A different approach is suggested to determine whether a land use statute and subsequent regulatory activity are constitutional or confiscatory. Under the proposed rule, if the action of the State is a valid exercise of the police power proscribing activities that could harm the public, then there is no taking under the eminent domain clause. It is only when the state action appropriates property for the public use at the expense of the property owner that compensation is due. Stever, Land Use Controls, Takings And The Police Power--A Discussion Of The Myth, 15 N.H.B.J. 149 (1974); Sax, Takings, Private Property and Public Rights, 81 Yale L.J. 149 (1971); Sax, Takings and the Police Power, 74 Yale, L.J. 36 (1964).

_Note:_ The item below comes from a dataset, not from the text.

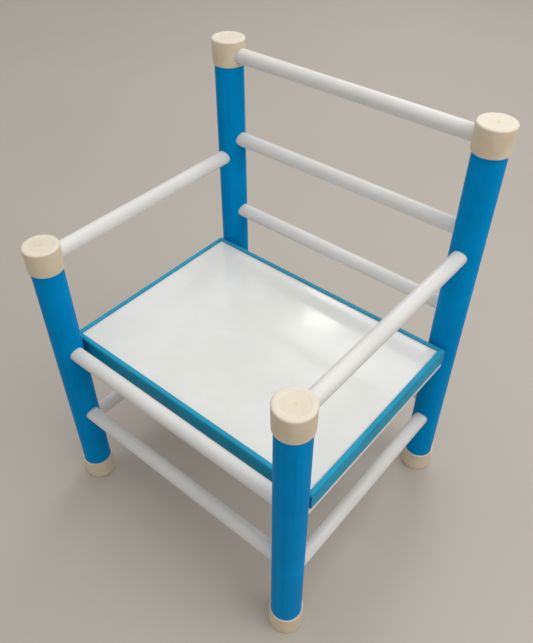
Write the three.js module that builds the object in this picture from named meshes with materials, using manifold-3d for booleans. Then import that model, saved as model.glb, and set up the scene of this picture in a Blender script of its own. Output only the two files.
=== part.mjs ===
import * as THREE from 'three';
import { mergeVertices } from 'three/addons/utils/BufferGeometryUtils.js';
import Module from 'manifold-3d';

// A small armchair: four capped posts, plain rails let into them, and an edged seat board.
// Millimetres. The origin is on the floor under the middle of the chair.
// +X is to the right of a person who faces the chair, +Y runs to its back and +Z is up.

const wasm = await Module();
wasm.setup();

// Overall layout
const postSpacingAcross = 477;
const postSpacingDeep = 423;
const frontHeight = 547;
const backHeight = 732;

// Posts
const postDiameter = 50;
const postWall = 2.4;

// Rails, and the heights of their axes above the floor
const railDiameter = 25;
const railWall = 1.8;
const frontSeatRailHeight = 334;
const frontStretcherHeight = 182;
const backStretcherHeight = 182;
const sideSeatRailHeight = 296;
const sideStretcherHeight = 149;
// How far below the top of a cap the axis of the rail lies that passes through it
const cappedRailDrop = 25;
// From the axis of each of the three back rails down to the next
const backRailSpacing = 150;

// Caps: a cup that slides over the end of a post
const capHeight = 42;
const capWall = 2.7;
const capFloor = 3;
const capTaper = 0.5;
const capEdgeRound = 3;
const capMouthBevel = 0.8;
const capDishRadius = 19;
const capDishSlope = 2;
const capDishDepth = 0.6;

// Seat board and the channel edging round it
const boardThickness = 25;
const edgingWall = 3;
const edgingReach = 9;
const edgingOuterRound = 3.5;
const edgingOverhang = 3.5;
const seatToPostGap = 1.4;

// Screws that hold the seat down on the side seat rails
const screwDiameter = 4.5;
const screwHeadDiameter = 9;
const screwHeadHeight = 3;
const screwPointLength = 5;
const screwBite = 16;
const screwSpacing = 220;

// Clearance between pieces that touch or slide into each other
const fitGap = 0.3;
// How far a cutting tool runs past what it cuts
const overrun = 4;

// Facets
const postSides = 32;
const railSides = 24;
const screwSides = 12;
const roundSteps = 4;

// Sizes worked out from the ones above
const postRadius = postDiameter / 2;
const postBore = postRadius - postWall;
const railRadius = railDiameter / 2;
const railHoleRadius = railRadius + fitGap;
const capBore = postRadius + fitGap;
const capMouthRadius = capBore + capWall;
const capRadius = capMouthRadius + capTaper;
const postInset = capFloor + fitGap;
// A rail runs on past the axis of its post until its rim meets the far wall of the pipe
const railReach = Math.sqrt(postBore ** 2 - railRadius ** 2) - fitGap;
const armHeight = frontHeight - cappedRailDrop;
const backTopRailHeight = backHeight - cappedRailDrop;
const backMiddleRailHeight = backTopRailHeight - backRailSpacing;
const backLowerRailHeight = backMiddleRailHeight - backRailSpacing;
const seatHalfAcross = postSpacingAcross / 2 + railRadius + edgingOverhang;
const seatHalfDeep = postSpacingDeep / 2 - postRadius - seatToPostGap;
const edgingHeight = boardThickness + 2 * (edgingWall + fitGap);
const seatUnderside = sideSeatRailHeight + railRadius + fitGap;
const boardUnderside = seatUnderside + edgingWall + fitGap;
const boardInset = edgingWall + fitGap;
const screwRadius = screwDiameter / 2;
const screwHoleRadius = screwRadius + fitGap;
const screwSeat = sideSeatRailHeight - railRadius - fitGap;
const screwLength = boardUnderside + screwBite - screwSeat;

// Finishes, each made afresh for the mesh that wears it
const finishes = {
  bluePipe: { color: 0x0078b4, roughness: 0.28, metalness: 0 },
  whitePipe: { color: 0xdfe1dd, roughness: 0.35, metalness: 0 },
  creamCap: { color: 0xe6d9bb, roughness: 0.45, metalness: 0 },
  seatFace: { color: 0xe9e9e5, roughness: 0.25, metalness: 0 },
  blueEdging: { color: 0x1f86ae, roughness: 0.32, metalness: 0 },
  zincScrew: { color: 0xb9bdc2, roughness: 0.4, metalness: 0.9 },
};

const armchair = new THREE.Group();
armchair.name = 'small_armchair';

// Adds one named piece to the chair and returns its mesh, ready to be placed
function addPiece(name, geometry, finish) {
  const mesh = new THREE.Mesh(geometry, new THREE.MeshStandardMaterial(finishes[finish]));
  mesh.name = name;
  armchair.add(mesh);
  return mesh;
}

// Turns a closed [radius, height] outline about the Z axis
function turned(outline, sides) {
  const points = outline.map(([radius, height]) => new THREE.Vector2(radius, height));
  return new THREE.LatheGeometry(points, sides).rotateX(Math.PI / 2);
}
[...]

This rule finds support in cases apparently ignored in the cases purporting to follow the rule of Pennsylvania Coal Co. v. Mahon, 260 U.S. 393, 43 S.Ct. 158, 67 L.Ed. 322 (1922). In Mugler v. Kansas, 123 U.S. 623, 8 S.Ct. 273, 31 L.Ed. 205 (1887), the Court upheld the shutting down without compensation of a brewery by the Kansas prohibition law and in State v. Griffin, 69 N.H. 1, 39 A. 260 (1896), a statute was sustained that required the defendant to cease dumping sawdust in a public water supply. In State v. Griffin, supra at 23-24, 39 A. at 260-61, the court quoted from an opinion by Chief Justice Shaw in Commonwealth v. Alger, 61 Mass. (7 Cush.) 53, 85-86 (1851):

'Rights of property, . . . are subject to such reasonable limitations in their enjoyment as shall prevent them from being injurious, and to such reasonable restraints and regulations established by law as the legislature . . . may think necessary and expedient.

'This is very different from the right of eminent domain, the right of a government to take and appropriate private property to public use whenever the public exigency requires it, which can be done only on condition of providing a reasonable compensation therefor. The power we allude to is rather the police power . . ..

'. . . It is not an appropriation of the property to a public use, but the restraint of an injurious private use by the owner, and is therefore not within the principles of property taken under the right of eminent domain.'

In zoning cases, there has been some erosion of the Holmes principle in dealing with the restraint or elimination of nonconforming uses. In Flanagan v. Hollis, 112 N.H. 222, 293 A.2d 328 (1972), we sustained substantial restrictions upon the enlargement of existing gravel excavations, but in Surry v. Starkey, 115 N.H. ---, 332 A.2d 172 (1975), we refused to uphold an immediate termination of use of land as a gravel bank where the trial court found that practically the only use of land was a gravel bank. '(T)here is no public taking, unless the prohibition deprives the owner of the only use of his land' (Flanagan v. Hollis, supra 112 N.H. at 223, 293 A.2d at 329), and in any event there is 'no absolute right to continue a nonconforming...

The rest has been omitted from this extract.